In the paper “GRIDS: Personalized Guideline Recommendations while Driving Through a New City,” Pargal et al. [4] address the challenges drivers face when navigating unfamiliar city environments, which can vary significantly in terms of road conditions and traffic rules. The paper introduces an innovative solution called GRIDS (Guidelines Recommendation for Inter-domain Driving Safety). This model leverages explainable domain adaptation techniques to understand different driving environments and provides drivers with personalized driving guidelines. These recommendations are categorized into four major feature categories relevant to driving conditions. The effectiveness of GRIDS is validated using the Carla driving simulator, which demonstrates that the model’s recommendations significantly enhance driving safety.

The special issue serves as one of the initial attempts to promote the research and development of causal inference for recommender systems.
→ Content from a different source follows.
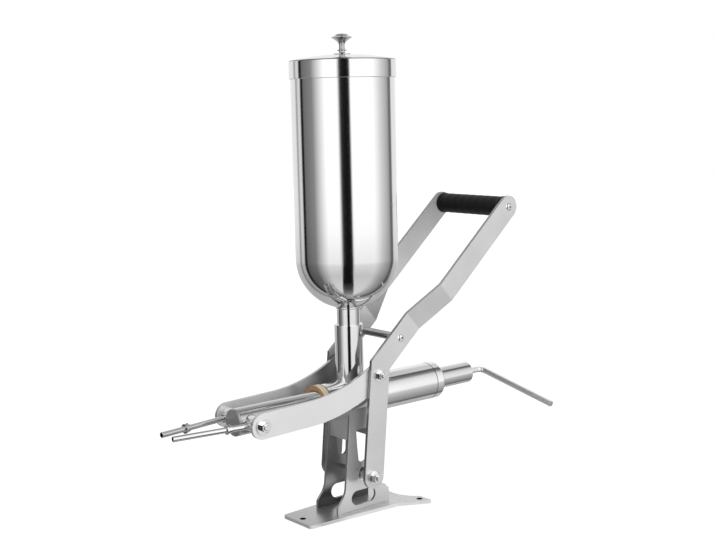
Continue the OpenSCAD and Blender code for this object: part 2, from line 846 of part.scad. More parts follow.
module collar_screw(side, along) {
    len = collar_flange_t + collar_hub_len;
    color(dark_steel) on_side(side) at_nozzle()
        translate([0, -along - len / 2 + collar_flange_t + collar_hub_len / 2, 0])
            translate([0, 0, nozzle_od / 2 + side_play])
                cylinder(d = set_screw_d, h = collar_d / 2 - nozzle_od / 2, $fn = small_fn);
}

// The arm's outline: straight from the front pivot, then an arc to the rear pivot
module arm_outline() {
    dy = arm_dy * cos(arm_slope) + arm_dz * sin(arm_slope) - arm_straight;
    dz = arm_dz * cos(arm_slope) - arm_dy * sin(arm_slope);
    sweep = 2 * atan2(dz, dy);
    r = dy / sin(sweep);
    steps = 24;
    half = arm_w / 2;
    arc = [for (i = [0:steps]) sweep * i / steps];
    translate([manifold_y, barrel_h]) rotate(arm_slope) {
        circle(r = half, $fn = round_fn);
        polygon([[0, half], [0, -half],
            for (a = arc) [arm_straight, r] + (r + half) * [sin(a), -cos(a)],
            for (i = [0:steps]) let (a = arc[steps - i])
                [arm_straight, r] + (r - half) * [sin(a), -cos(a)]]);
    }
    translate([rear_pivot_y, rear_pivot_z]) circle(r = half, $fn = round_fn);
}

module connecting_arm(side) {
    color(steel) on_side(side) difference() {
        side_sheet(arm_in, arm_t) arm_outline();
        at_front_pivot() rod_x(pivot_d + 2 * eye_slack, arm_in - over, arm_in + arm_t + over);
        at_rear_pivot() rod_x(pivot_d + 2 * run_gap, arm_in - over, arm_in + arm_t + over);
    }
}

module rear_pivot_bolts() {
    head = arm_in - side_play;
    end = lever_out + washer_t + pivot_nut_h + stud_tip;
    color(bright_steel) at_rear_pivot() both_sides() {
        rod_x(pivot_head_d, head - pivot_head_h, head);
        rod_x(pivot_d, head - over, lever_out);
        thread_end_x(pivot_thread_d, lever_out - over, end);
    }
}

module rear_pivot_shims() {
    color(nylon) at_rear_pivot() both_sides()
        ring_x(shim_d, pivot_d + 2 * thread_gap, lever_in - shim_t, lever_in);
}

module rear_pivot_washers() {
    color(bright_steel) at_rear_pivot() both_sides()
        ring_x(washer_d, pivot_thread_d + 2 * thread_gap, lever_out, lever_out + washer_t);
}

module rear_pivot_nuts() {
    x0 = lever_out + washer_t;
    color(bright_steel) at_rear_pivot() both_sides()
        nut_x(pivot_nut_af, pivot_thread_d + 2 * thread_gap, x0, x0 + pivot_nut_h);
}

// The lever from the side: its leg up to the elbow and its slope up to the grip
module lever_outline() {
    half = lever_w / 2;
    up = [sin(leg_angle), cos(leg_angle)];
    out = [cos(lever_rake), sin(lever_rake)];
    up_n = [-up[1], up[0]];
    out_n = [-out[1], out[0]];
    corner_off = half * (up_n + out_n) / (1 + up_n * out_n);
    foot = [0, fulcrum_h];
    end = elbow + out * grip_at;
    polygon([foot + half * up_n, foot - half * up_n, elbow - corner_off,
        end - half * out_n, end + half * out_n, elbow + corner_off]);
    for (p = [foot, end]) translate(p) circle(r = half, $fn = round_fn);
}

// The bar seen from above the slope: straight, bent out, straight again, and longer at both ends
module slope_outline() {
    lean = atan2(grip_in - lever_in, joggle_high - joggle_low);
    shift = lever_t * tan(lean / 2);
    start = -leg_len - lever_w;
    end = grip_at + lever_w;
    polygon(rounded([[lever_in, start], [lever_in, joggle_low],
        [grip_in, joggle_high], [grip_in, end],
        [grip_in + lever_t, end], [grip_in + lever_t, joggle_high - shift],
        [lever_out, joggle_low - shift], [lever_out, start]],
        [0, bend_r + lever_t, bend_r, 0, 0, bend_r + lever_t, bend_r, 0]));
}

module lever_arm(side) {
    reach = leg_len + lever_w;
    color(steel) on_side(side) difference() {
        intersection() {
            side_sheet(0, grip_gap) lever_outline();
            at_elbow() translate([0, 0, -reach]) linear_extrude(2 * reach) slope_outline();
        }
        at_fulcrum() rod_x(fulcrum_d + 2 * run_gap, lever_in - over, lever_out + over);
        at_rear_pivot() rod_x(pivot_d + 2 * thread_gap, lever_in - over, lever_out + over);
        at_elbow() translate([0, rod_at, 0])
            rod_x(rod_screw_d + 2 * slip_gap, lever_in - over, lever_out + over);
        at_elbow() translate([0, grip_at, 0])
            rod_x(handle_screw_d + 2 * slip_gap, grip_in - over, grip_in + lever_t + over);
    }
}

module cross_rod() {
    color(steel) at_elbow() translate([0, rod_at, 0]) difference() {
        rod_x(rod_d, -lever_in, lever_in);
        both_sides() rod_x(rod_screw_d + 2 * thread_gap, lever_in - screw_hold,
            lever_in + over);
    }
}

module cross_rod_screws() {
    color(bright_steel) at_elbow() translate([0, rod_at, 0]) both_sides()
        headed_screw_x(rod_screw_d, lever_out, lever_t + screw_hold - side_play);
}

module handle_bar() {
    color(steel) at_elbow() translate([0, grip_at, 0]) difference() {
        rod_x(bar_d, -grip_in, grip_in);
        both_sides() rod_x(handle_screw_d + 2 * thread_gap, grip_in - screw_hold,
            grip_in + over);
    }
}

module handle_grip() {
    half = grip_in - grip_end_gap;
    ring_out = grip_d + 2 * grip_ring_h;
    color(rubber) at_elbow() translate([0, grip_at, 0]) difference() {
        union() {
            rod_x(grip_d, -half, half);
            both_sides() rod_x(ring_out, half - grip_ring_w, half);
        }
        rod_x(bar_d + 2 * thread_gap, -grip_in, grip_in);
    }
}

module handle_screws() {
    color(bright_steel) at_elbow() translate([0, grip_at, 0]) both_sides()
        headed_screw_x(handle_screw_d, grip_in + lever_t, lever_t + screw_hold - side_play);
}

module hopper_shell() {
    color(bright_steel) translate([0, 0, hopper_round_at]) difference() {
        cylinder(r = hopper_r, h = hopper_top - hopper_round_at, $fn = 2 * round_fn);
        translate([0, 0, -over]) cylinder(r = hopper_r - hopper_wall,
            h = hopper_top - hopper_round_at + 2 * over, $fn = 2 * round_fn);
    }
}

module hopper_bowl() {
    color(bright_steel) difference() {
        translate([0, 0, hopper_round_at]) sphere(r = hopper_r, $fn = 2 * round_fn);
        translate([0, 0, hopper_round_at]) sphere(r = hopper_r - hopper_wall, $fn = 2 * round_fn);
        translate([-hopper_od, -hopper_od, hopper_round_at]) cube(2 * hopper_od);
        cylinder(d = port_d, h = hopper_round_at, $fn = round_fn);
    }
}

// The pipe under the bowl, with the weld bead where they meet
module hopper_spigot() {
    color(bright_steel) difference() {
        union() {
            translate([0, 0, spigot_low])
                cylinder(d = spigot_od, h = hopper_round_at - spigot_low, $fn = round_fn);
            translate([0, 0, neck_z - neck_bead_h / 3])
                cylinder(d = spigot_od + neck_bead_h, h = neck_bead_h, $fn = round_fn);
        }
        translate([0, 0, hopper_round_at]) sphere(r = hopper_r, $fn = 2 * round_fn);
        translate([0, 0, spigot_low - over])
            cylinder(d = port_d, h = hopper_round_at - spigot_low, $fn = round_fn);
    }
}

module hopper_seal() {
    color(rubber) translate([0, 0, shelf_z]) difference() {
        cylinder(d = spigot_od, h = hopper_seal_t - side_play, $fn = round_fn);
        translate([0, 0, -over])
            cylinder(d = port_d, h = hopper_seal_t + 2 * over, $fn = round_fn);
    }
}

// The solid under a dome of the given foot radius and rise, standing on z
module dome(foot_r, rise, z) {
    r = (pow(foot_r, 2) + pow(rise, 2)) / (2 * rise);
    intersection() {
        translate([0, 0, z + rise - r]) sphere(r = r, $fn = 6 * round_fn);
        translate([0, 0, z]) cylinder(r = foot_r, h = rise + over, $fn = 2 * round_fn);
    }
}

module hopper_lid() {
    skirt_low = hopper_top + lid_wall - skirt_h;
    color(bright_steel) difference() {
        union() {
            dome(lid_out_r, dome_rise, hopper_top + lid_wall);
            translate([0, 0, skirt_low]) cylinder(r = lid_out_r, h = skirt_h, $fn = 2 * round_fn);
        }
        dome(lid_in_r, dome_rise, hopper_top + side_play);
        translate([0, 0, skirt_low - over]) cylinder(r = lid_in_r,
            h = skirt_h - lid_wall + side_play + over, $fn = 2 * round_fn);
        translate([0, 0, hopper_top]) cylinder(d = knob_screw_d + 2 * slip_gap,
            h = 2 * dome_rise + lid_wall, $fn = small_fn);
    }
}

// Half of the knob's turned profile: foot, bead, neck, flared cap
module knob_profile() {
    foot = knob_foot_d / 2;
    neck = knob_neck_d / 2;
    cap = knob_d / 2;
    flare = 12;
    flare_low = knob_h * 0.58;
    flare_high = knob_h * 0.8;
    polygon([[0, 0], [foot, 0], [foot, knob_h * 0.035],
        for (i = [0:4]) let (a = 90 * i / 4)
            [neck * 1.2 + (foot - neck * 1.2) * (1 - sin(a)) * 0.9,
                knob_h * (0.035 + 0.1 * (1 - cos(a)))],
        [neck, knob_h * 0.15],
        for (i = [0:6]) let (a = 180 * i / 6 - 90)
            [neck + (knob_foot_d / 4 - neck) * cos(a) + 0.1 * neck,
                knob_h * (0.2 + 0.045 * sin(a))],
        [neck, knob_h * 0.26], [neck, flare_low],
        for (i = [1:flare]) let (a = 90 * i / flare)
            [neck + (cap - neck) * (1 - cos(a)), flare_low + (flare_high - flare_low) * sin(a)],
        [cap, knob_h * 0.84],
        for (i = [1:flare]) let (a = 90 * i / flare)
            [cap * cos(a), knob_h * (0.84 + 0.16 * sin(a))]]);
}

module lid_knob() {
    color(bright_steel) translate([0, 0, lid_top]) difference() {
        rotate_extrude($fn = round_fn) knob_profile();
        translate([0, 0, -over]) cylinder(d = knob_screw_d + 2 * thread_gap,
            h = knob_h / 2 + over, $fn = small_fn);
    }
}

knob_washer_z = lid_top - lid_wall - knob_washer_t;

module lid_knob_washer() {
    color(bright_steel) translate([0, 0, knob_washer_z]) difference() {
        cylinder(d = knob_washer_d, h = knob_washer_t, $fn = round_fn);
        translate([0, 0, -over]) cylinder(d = knob_screw_d + 2 * slip_gap,
            h = knob_washer_t + 2 * over, $fn = small_fn);
    }
}

module lid_knob_screw() {
    head_low = knob_washer_z - knob_screw_head_h;
    color(bright_steel) {
        translate([0, 0, head_low])
            cylinder(d = 2 * knob_screw_d, h = knob_screw_head_h, $fn = small_fn);
        translate([0, 0, head_low]) cylinder(d = knob_screw_d,
            h = lid_top + knob_h / 2 - side_play - head_low, $fn = small_fn);
    }
}

base_plate();
side_plate(1);  // right_side_plate
side_plate(-1);  // left_side_plate
cross_web(-1);  // front_web
cross_web(1);  // rear_web
fulcrum_axle();
fulcrum_inner_washers();
fulcrum_inner_nuts();
fulcrum_spacers();
fulcrum_outer_washers();
fulcrum_outer_nuts();
barrel();
feed_socket();
cylinder_liner();
liner_seal();
rear_cap();
rear_cap_seal();
guide_pin();
adjuster_housing();
thrust_washers();
adjuster_screw();
adjuster_key();
dosing_piston();
dosing_seals();
plunger_tube();
plunger_seals();
plunger_end_cap();
cross_manifold();
front_pivot_studs();
front_pivot_shims();
front_pivot_washers();
front_pivot_nuts();
nozzle_sockets();
nozzle(1);  // right_nozzle
nozzle(-1);  // left_nozzle
stop_collar(1, right_collar_at);  // right_stop_collar
stop_collar(-1, left_collar_at);  // left_stop_collar
collar_screw(1, right_collar_at);  // right_collar_screw
collar_screw(-1, left_collar_at);  // left_collar_screw
connecting_arm(1);  // right_connecting_arm
connecting_arm(-1);  // left_connecting_arm
rear_pivot_bolts();
rear_pivot_shims();
rear_pivot_washers();
rear_pivot_nuts();
lever_arm(1);  // right_lever_arm
lever_arm(-1);  // left_lever_arm
cross_rod();
cross_rod_screws();
handle_bar();
handle_grip();
handle_screws();
hopper_shell();
hopper_bowl();
hopper_spigot();
hopper_seal();
hopper_lid();
lid_knob();
lid_knob_washer();
lid_knob_screw();
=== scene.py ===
# Hand-lever pastry filler, seen from its right front in a white studio. Lengths are in metres,
# but in mm in the outlines, fades, holes and beads.
import json
import math

import bmesh
import bpy
from mathutils import Matrix, Vector

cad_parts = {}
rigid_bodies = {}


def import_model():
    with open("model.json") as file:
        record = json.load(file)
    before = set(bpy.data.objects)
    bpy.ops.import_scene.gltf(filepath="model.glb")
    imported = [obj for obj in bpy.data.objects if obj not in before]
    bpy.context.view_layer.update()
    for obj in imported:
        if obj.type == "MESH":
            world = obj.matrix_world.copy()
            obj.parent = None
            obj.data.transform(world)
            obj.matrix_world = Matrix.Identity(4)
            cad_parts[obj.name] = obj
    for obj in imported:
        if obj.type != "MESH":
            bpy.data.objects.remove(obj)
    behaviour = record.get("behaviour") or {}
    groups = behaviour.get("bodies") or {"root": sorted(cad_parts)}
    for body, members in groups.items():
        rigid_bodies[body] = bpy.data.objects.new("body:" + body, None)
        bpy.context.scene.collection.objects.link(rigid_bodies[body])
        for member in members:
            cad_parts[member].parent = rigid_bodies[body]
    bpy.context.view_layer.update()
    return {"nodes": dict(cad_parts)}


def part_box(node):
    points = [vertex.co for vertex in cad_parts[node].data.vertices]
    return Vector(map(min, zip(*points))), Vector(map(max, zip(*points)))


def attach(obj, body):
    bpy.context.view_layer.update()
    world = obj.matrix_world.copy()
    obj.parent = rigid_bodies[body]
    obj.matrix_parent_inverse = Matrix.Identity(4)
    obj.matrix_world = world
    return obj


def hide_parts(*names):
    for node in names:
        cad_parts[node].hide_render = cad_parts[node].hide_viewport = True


for old in list(bpy.data.objects):
    bpy.data.objects.remove(old, do_unlink=True)

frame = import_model()
scene = bpy.context.scene
MM = 0.001
BARREL_AXIS = 170.0  # mm above the table


# ---------------------------------------------------------------- node steps

def added(tree, kind, **values):
    """A new node with these settings."""
    made = tree.nodes.new(kind)
    for key, value in values.items():
        setattr(made, key, value)
    return made


def put(tree, term, socket):
    """Feed an input with another node's output or with a plain value."""
    if isinstance(term, bpy.types.NodeSocket):
        tree.links.new(term, socket)
    else:
        socket.default_value = term


def measured(tree, output, axis):
    """One axis of a point or a normal of the piece, in its own frame."""
    where = added(tree, "ShaderNodeTexCoord")
    axes = added(tree, "ShaderNodeSeparateXYZ")
    tree.links.new(where.outputs[output], axes.inputs["Vector"])
    return axes.outputs[axis]


def sums(tree, operation, *terms):
    """One step of arithmetic; each term is a socket or a number."""
    made = added(tree, "ShaderNodeMath", operation=operation)
    for term, socket in zip(terms, made.inputs):
        put(tree, term, socket)
    return made.outputs[0]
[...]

The future of causal inference in recommender systems presents numerous promising directions for enhancing system robustness and accuracy. Research can delve into counterfactual reasoning to enable robust prediction and evaluation, develop debiasing techniques to correct systemic biases, and explore causal inference methods for large language model-based recommendation. Additionally, the fields of causal discovery and integration with reinforcement learning offer potential for automated identification of causal relationships and dynamic decision-making. Emphasizing causal interpretability and explainability will ensure that recommender systems remain transparent and trustworthy to users. Besides, personalizing recommendations through heterogeneous treatment effects and ensuring ethical considerations through causal fairness in algorithmic recommendations are essential. Further, causal and robust evaluation methods and experimental design protocols are crucial for accurately measuring algorithmic impacts of recommender systems. Altogether, these research avenues not only advance the technical frontiers of recommender systems but also address critical aspects of user engagement, fairness, and ethical implications.